What concerns him more is the escalating tension between the US and Iran. A sustained geopolitical flare-up could push oil prices sharply higher — and that is where India’s vulnerability lies. As one of the world’s largest oil importers, a spike in crude prices feeds directly into the current account deficit, stokes inflation, and forces a difficult choice between passing costs on to consumers or cutting excise duties and straining government finances. For Dalal, this is a far more dangerous variable for Indian markets than any short-term tariff differential.

FII selling remains a concern as markets bounce

Dalal flagged a persistent worry around market bounces: they hand foreign institutional investors a convenient exit ramp. FIIs have been continuous sellers in Indian equities, and each uptick gives them an opportunity to reduce exposure at higher prices. While he stopped short of calling the situation alarming, the pattern is one investors need to monitor closely alongside the broader macro triggers.

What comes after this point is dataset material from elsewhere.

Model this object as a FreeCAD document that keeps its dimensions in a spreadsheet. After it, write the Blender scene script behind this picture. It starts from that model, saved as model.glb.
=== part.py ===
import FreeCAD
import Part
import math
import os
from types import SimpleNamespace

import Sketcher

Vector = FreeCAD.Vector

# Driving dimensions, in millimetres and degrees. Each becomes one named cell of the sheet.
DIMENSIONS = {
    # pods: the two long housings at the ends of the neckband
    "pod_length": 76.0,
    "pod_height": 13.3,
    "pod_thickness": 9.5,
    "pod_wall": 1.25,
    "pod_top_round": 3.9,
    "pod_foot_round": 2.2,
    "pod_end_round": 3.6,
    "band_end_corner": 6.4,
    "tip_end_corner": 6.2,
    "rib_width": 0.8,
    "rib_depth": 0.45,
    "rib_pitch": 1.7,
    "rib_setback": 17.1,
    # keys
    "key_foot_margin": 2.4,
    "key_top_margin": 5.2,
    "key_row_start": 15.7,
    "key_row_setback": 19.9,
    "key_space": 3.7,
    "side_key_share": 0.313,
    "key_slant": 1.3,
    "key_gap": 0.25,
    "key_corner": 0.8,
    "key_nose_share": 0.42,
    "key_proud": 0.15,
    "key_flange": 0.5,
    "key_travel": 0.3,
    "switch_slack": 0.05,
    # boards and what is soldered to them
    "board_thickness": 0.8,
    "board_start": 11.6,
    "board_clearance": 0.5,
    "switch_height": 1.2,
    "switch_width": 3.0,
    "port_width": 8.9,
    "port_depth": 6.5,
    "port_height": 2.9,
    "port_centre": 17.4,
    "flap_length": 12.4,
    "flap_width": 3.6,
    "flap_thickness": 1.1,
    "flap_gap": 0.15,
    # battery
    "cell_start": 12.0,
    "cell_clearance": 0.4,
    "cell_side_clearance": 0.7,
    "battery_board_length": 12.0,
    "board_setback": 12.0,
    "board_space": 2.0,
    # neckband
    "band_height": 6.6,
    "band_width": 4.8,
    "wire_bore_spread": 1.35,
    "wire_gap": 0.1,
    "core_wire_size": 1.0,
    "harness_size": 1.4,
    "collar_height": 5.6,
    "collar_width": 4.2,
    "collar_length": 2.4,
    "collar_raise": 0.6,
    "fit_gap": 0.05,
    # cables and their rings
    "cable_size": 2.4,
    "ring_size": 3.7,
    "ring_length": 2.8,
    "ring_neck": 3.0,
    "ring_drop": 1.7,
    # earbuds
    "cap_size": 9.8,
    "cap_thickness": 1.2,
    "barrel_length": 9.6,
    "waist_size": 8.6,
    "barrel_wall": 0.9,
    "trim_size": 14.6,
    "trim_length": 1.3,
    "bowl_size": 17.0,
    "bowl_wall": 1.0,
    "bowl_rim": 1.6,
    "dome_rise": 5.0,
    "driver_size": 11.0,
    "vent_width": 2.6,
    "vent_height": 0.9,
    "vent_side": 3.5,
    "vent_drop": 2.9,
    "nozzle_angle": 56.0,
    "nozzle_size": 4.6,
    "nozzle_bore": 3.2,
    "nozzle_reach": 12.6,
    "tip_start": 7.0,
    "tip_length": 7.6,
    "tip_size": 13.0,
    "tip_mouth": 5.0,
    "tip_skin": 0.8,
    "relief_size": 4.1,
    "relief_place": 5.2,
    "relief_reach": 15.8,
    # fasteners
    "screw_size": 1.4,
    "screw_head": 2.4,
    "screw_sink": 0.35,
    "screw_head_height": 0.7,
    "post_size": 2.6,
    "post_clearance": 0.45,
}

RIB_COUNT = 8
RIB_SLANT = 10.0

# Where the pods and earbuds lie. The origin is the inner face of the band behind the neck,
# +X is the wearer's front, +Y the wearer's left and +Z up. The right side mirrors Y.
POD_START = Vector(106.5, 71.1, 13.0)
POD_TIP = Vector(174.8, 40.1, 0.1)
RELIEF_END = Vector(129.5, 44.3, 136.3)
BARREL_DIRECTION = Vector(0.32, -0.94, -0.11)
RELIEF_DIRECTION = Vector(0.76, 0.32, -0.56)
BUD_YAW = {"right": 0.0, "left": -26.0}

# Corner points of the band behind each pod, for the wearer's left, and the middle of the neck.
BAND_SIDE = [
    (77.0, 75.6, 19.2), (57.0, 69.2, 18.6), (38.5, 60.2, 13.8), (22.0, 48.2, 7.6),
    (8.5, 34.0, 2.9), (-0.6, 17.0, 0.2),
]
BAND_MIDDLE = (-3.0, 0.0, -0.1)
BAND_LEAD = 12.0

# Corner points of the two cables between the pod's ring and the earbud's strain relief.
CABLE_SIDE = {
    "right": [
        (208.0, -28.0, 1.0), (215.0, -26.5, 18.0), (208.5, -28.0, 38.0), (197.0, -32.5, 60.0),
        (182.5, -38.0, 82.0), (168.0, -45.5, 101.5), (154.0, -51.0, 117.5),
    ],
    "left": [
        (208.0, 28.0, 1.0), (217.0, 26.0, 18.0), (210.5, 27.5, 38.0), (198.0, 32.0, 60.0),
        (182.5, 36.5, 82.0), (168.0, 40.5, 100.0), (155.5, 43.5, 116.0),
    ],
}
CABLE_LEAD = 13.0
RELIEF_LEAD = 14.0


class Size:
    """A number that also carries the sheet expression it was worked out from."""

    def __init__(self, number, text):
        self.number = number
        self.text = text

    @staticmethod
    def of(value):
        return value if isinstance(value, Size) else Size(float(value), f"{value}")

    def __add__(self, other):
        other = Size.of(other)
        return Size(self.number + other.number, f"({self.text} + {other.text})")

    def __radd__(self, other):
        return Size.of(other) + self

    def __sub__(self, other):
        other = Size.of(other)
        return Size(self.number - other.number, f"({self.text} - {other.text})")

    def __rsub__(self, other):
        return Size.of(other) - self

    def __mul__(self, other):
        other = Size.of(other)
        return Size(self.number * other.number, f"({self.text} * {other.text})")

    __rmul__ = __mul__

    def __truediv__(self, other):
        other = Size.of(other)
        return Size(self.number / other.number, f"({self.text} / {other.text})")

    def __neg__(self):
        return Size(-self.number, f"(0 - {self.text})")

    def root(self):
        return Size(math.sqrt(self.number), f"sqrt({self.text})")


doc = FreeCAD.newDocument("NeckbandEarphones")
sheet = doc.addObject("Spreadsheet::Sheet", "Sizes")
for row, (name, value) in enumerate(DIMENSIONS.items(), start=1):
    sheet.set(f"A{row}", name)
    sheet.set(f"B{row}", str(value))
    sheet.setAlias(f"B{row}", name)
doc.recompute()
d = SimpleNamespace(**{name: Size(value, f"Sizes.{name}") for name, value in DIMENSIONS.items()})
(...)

Despite these headwinds, Dalal remains constructive on India’s long-term story. The India-US and India-EU trade frameworks, domestic tax cuts, and a post-budget clarity phase had all primed the market for a recovery. Setbacks are delays, not derailments, in his view — and volatility should be treated as an opportunity to accumulate good stocks at better prices.

IT sector: 90% of the pain is behind us

On one of the market’s most debated questions — whether large-cap IT stocks have bottomed — Dalal is relatively confident. He estimates roughly 90% of the valuation derating in IT is now complete. His reasoning is creative and compelling: rather than evaluating IT stocks purely as growth equities, he suggests viewing them as high-quality cash-generating businesses offering dividend yields of 5–6%, combined with modest price upside of 2–3% annually. That blended return of 9–10%, with equity taxation and limited downside, makes IT names attractive for income-oriented portfolios even if capital appreciation remains subdued for the next 12 to 18 months.

The caveat is honest — investors seeking strong capital returns will need to wait for greater clarity on how traditional IT services companies adapt to tools being rapidly deployed by AI companies. But the floor, in Dalal’s assessment, is largely in place.

Mid-sized private banks: IDFC fraud is an isolated event

The revelation of a ₹590 crore employee fraud at IDFC First Bank rattled sentiment, but Dalal cautions against drawing broad conclusions about the midcap banking sector. He views the incident as company-specific rather than systemic, and notes that the bank has recently raised ₹7,500 crore, leaving it well-capitalised to absorb the hit. He remains personally bullish on IDFC First Bank as an investment, even as he acknowledged shareholder frustration at repeated setbacks under MD Vaidyanathan’s watch.

More broadly, Dalal sees a structural advantage for smaller private and new-age banks: their leaner deposit bases allow them to move faster on savings rates to attract deposits — a critical edge at a time when deposit mobilisation has been the banking sector’s biggest challenge for two years. Larger banks, by contrast, face the problem of repricing their entire historical deposit book whenever they hike rates, squeezing their net interest margins.

Among his preferred picks in the segment, Dalal highlighted AU Small Finance Bank, South India Bank, and CSB Bank as names worth considering, even as he acknowledged AU’s relatively higher valuation.